| --------Outre ces 
        randonnées (note 
        du site: voir " 
        souvenirs d'enfance", 
        du même auteur), l'objet de notre promenade était 
        très souvent la Gare Maritime où nous allions, selon la 
        formule " voir partir le Transat ". Si les bassins du port comportaient 
        de nombreux postes d'amarrage, l'essentiel des courriers qui assuraient 
        la liaison avec la métropole utilisaient les gares maritimes construites 
        en deux bâtiments jumeaux et parfaitement symétriques : celui 
        de la Compagnie Générale Transatlantique où les navires 
        mouillaient à gauche de l'embarcadère et, à l'inverse, 
        ceux qui appartenaient à la Compagnie de Navigation Mixte s'amarraient 
        à droite.

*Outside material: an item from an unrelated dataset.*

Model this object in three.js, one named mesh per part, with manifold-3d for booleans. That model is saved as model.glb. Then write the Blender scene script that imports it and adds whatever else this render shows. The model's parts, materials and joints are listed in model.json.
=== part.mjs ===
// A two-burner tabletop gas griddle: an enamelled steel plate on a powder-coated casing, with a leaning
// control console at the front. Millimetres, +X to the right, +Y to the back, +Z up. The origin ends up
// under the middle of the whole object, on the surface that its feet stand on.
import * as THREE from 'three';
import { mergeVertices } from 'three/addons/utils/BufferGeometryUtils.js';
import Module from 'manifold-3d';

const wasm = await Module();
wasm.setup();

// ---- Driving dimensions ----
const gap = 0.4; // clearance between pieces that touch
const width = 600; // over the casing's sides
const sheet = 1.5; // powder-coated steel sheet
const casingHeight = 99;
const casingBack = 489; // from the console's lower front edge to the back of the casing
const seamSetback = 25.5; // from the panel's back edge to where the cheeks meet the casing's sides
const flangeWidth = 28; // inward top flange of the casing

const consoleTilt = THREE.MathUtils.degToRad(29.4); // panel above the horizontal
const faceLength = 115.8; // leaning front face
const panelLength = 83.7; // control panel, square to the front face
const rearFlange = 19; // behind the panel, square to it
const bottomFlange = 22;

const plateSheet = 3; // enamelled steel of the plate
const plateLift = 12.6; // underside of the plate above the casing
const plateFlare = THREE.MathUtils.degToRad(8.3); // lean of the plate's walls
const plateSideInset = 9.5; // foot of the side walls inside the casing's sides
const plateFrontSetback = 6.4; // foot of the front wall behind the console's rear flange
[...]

Ces deux gares maritimes étaient séparées 
        par une assez large esplanade qui servait à son extrémité 
        de mouillage pour les très grands paquebots qui touchaient Alger. --------En ces années 
        vingt et trente la liaison avec la métropole , essentiellement 
        Marseille, plus quelques navires de la Compagnie de Navigation Mixte qui 
        reliaient Port Vendres, était assurée par une série 
        de bateaux que l'on pourrait appeler " les Gouverneurs ". Ainsi 
        il y avait le " Gouverneur Général Jonnart ", 
        le " Gouverneur Général de Gueydon ", le " 
        Gouverneur Général Chanzy ", le " Gouverneur Général 
        Lamoricière " (qui fera naufrage en 1942), et puis aussi le 
        " Timgad " pour rompre avec les Gouverneurs. Il faudrait aussi 
        mentionner pour mémoire la S.G.T.M.V. (Société Générale 
        de Transports Maritimes à Vapeur) et ses " Sidi Brahim ", 
        " Sidi Aïssa ", plus l' "Espagne " qui avait 
        un défaut de construction et présentait une gîte évidente. 

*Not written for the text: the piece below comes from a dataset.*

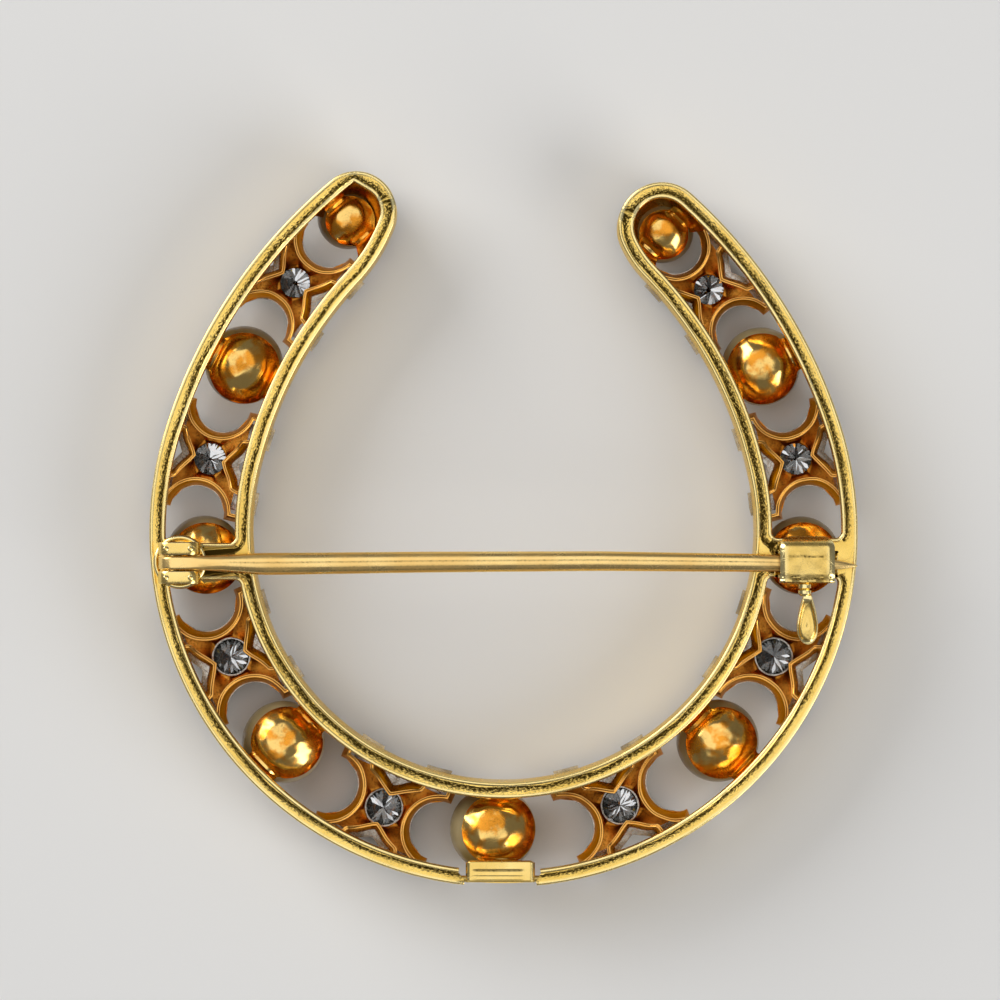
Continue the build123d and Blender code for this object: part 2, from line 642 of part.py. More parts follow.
def bail_pin(x, side):
    """One pivot of the bail, seated in the end of the rim."""
    ends = sorted((x + side * (BAIL_SIDE_GAP + BAIL_PIN_DEPTH), x - side * BAIL_PIN_DEPTH))
    return cylinder_x(BAIL_PIN_R, ends, BAIL_AXIS_Y, BAIL_AXIS_Z)


def pendant_bail():
    """Hinge bar in the gap of the outer rim, with a flat loop folded down into the wall."""
    bar_front = -(OUTER_R - BAIL_BAR_INSET)
    bar = block(BAIL_X, (bar_front, bar_front + BAIL_BAR_WIDTH), (RIM_FRONT, RIM_BACK))
    plate_y = -(OUTER_R - BAIL_DEPTH)
    sides = (plate_y - BAIL_PLATE_THICKNESS, plate_y)
    plate = block(BAIL_X, sides, (BAIL_PLATE_FRONT, RIM_FRONT + BAIL_FILLET))
    plate = fillet(plate.edges().filter_by(Axis.Y).group_by(Axis.Z)[0], LOOP_ROUND)
    eye_z = BAIL_PLATE_FRONT + EYE_WALL + EYE_R
    eye = cylinder_y(EYE_R, BAIL_CENTRE_X, (sides[0] - PAST, sides[1] + PAST), eye_z)
    return fillet(bar.edges(), BAIL_FILLET) + plate - eye - bail_bores(BAIL_PIN_R + BAIL_PIN_CLEARANCE)


def gallery():
    """The gold body, soldered into one piece."""
    hold = slab(band(WALL_THICKNESS / 2), 0, RIM_FRONT + RIM_CHAMFER)
    hollow = slab(band(WALL_THICKNESS), 0, RIM_FRONT + RIM_CHAMFER)
    body = rims()
    body += [star_box(star, hold, hollow) for star in stars()]
    body += [cup(pearl, hold) for pearl in pearls()]
    body += [hinge_foot(), catch_cradle()]
    room = block(
        (BAIL_X[0] - BAIL_SIDE_GAP, BAIL_X[1] + BAIL_SIDE_GAP),
        (-OUTER_R - PAST, -OUTER_R + BAIL_ROOM_DEPTH),
        (WALL_FRONT + BAIL_SILL, RIM_BACK + PAST),
    )
    return body - room - bail_bores(BAIL_PIN_R + SEAT_CLEARANCE)


def build():
    """All pieces by node name."""
    girdle = plate_levels()[3]
    parts = {
        "gallery": gallery(),
        "pin_stem": pin_stem(),
        "hinge_rivet": hinge_rivet(),
        "catch_lever": catch_lever(),
        "pendant_bail": pendant_bail(),
        "bail_pin_left": bail_pin(BAIL_X[0], -1),
        "bail_pin_right": bail_pin(BAIL_X[1], 1),
    }
    brilliant = stone()
    for n, star in enumerate(stars(), 1):
        parts[f"star_plate_{n}"] = star_plate(star)
        parts[f"diamond_{n}"] = star_place(star) * Pos(0, 0, girdle) * Rot(0, 0, 17 * n) * brilliant
    for n, pearl in enumerate(pearls(), 1):
        parts[f"pearl_{n}"] = Pos(pearl.x, pearl.y, pearl.radius) * Sphere(pearl.radius)
    return parts


def main():
    """Write one STEP file per piece, with the origin under the middle of the whole."""
    parts = build()
    box = Compound(children=[Compound(p.wrapped) for p in parts.values()]).bounding_box()
    middle = Pos(-(box.min.X + box.max.X) / 2, -(box.min.Y + box.max.Y) / 2, 0)
    os.makedirs("parts", exist_ok=True)
    for name, piece in parts.items():
        export_step(middle * piece, f"parts/{name}.step")


if __name__ == "__main__":
    main()
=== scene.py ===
"""Looks of a horseshoe brooch seen from the back: gold, pearls and diamonds on a pale floor.

Sizes are in millimetres, drawn from the centre of the round part of the horseshoe, with the open
end towards +Y and the back of the brooch towards +Z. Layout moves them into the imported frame.
"""

import logging
from dataclasses import dataclass, field, replace
from enum import Enum

import bmesh
import bpy
import numpy as np
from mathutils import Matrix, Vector
from mathutils.geometry import delaunay_2d_cdt


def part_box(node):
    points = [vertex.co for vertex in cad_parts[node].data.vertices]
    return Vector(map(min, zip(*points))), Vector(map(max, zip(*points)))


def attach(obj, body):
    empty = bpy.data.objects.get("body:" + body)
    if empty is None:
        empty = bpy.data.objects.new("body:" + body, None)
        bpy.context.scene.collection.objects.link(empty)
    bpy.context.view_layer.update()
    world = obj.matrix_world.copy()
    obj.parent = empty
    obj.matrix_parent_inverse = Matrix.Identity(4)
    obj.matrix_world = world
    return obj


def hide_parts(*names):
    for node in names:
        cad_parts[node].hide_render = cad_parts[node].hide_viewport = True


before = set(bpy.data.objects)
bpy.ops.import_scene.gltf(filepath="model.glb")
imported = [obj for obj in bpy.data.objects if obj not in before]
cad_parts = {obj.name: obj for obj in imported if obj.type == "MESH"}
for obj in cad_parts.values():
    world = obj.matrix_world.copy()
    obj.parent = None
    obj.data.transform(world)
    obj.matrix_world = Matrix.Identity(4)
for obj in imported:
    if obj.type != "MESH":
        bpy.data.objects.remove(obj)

MM = 0.001
LOG = logging.getLogger("horseshoe_brooch")
Point = tuple[float, float]
Triple = tuple[float, float, float]
Material = bpy.types.Material
Socket = bpy.types.NodeSocket
Tree = bpy.types.NodeTree


# Places in the frame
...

        C'était curieux de voir sortir ce navire penché sur son 
        côté droit.(note 
        du site : voir "les 
        ports", "les 
        navires") --------On traversait 
        le rez-de-chaussée de la Gare Maritime où s'opéraient 
        d'ailleurs les formalités de douane et d'embarquement pour les 
        passagers. Il y avait une " tolérance " pour les accompagnants. 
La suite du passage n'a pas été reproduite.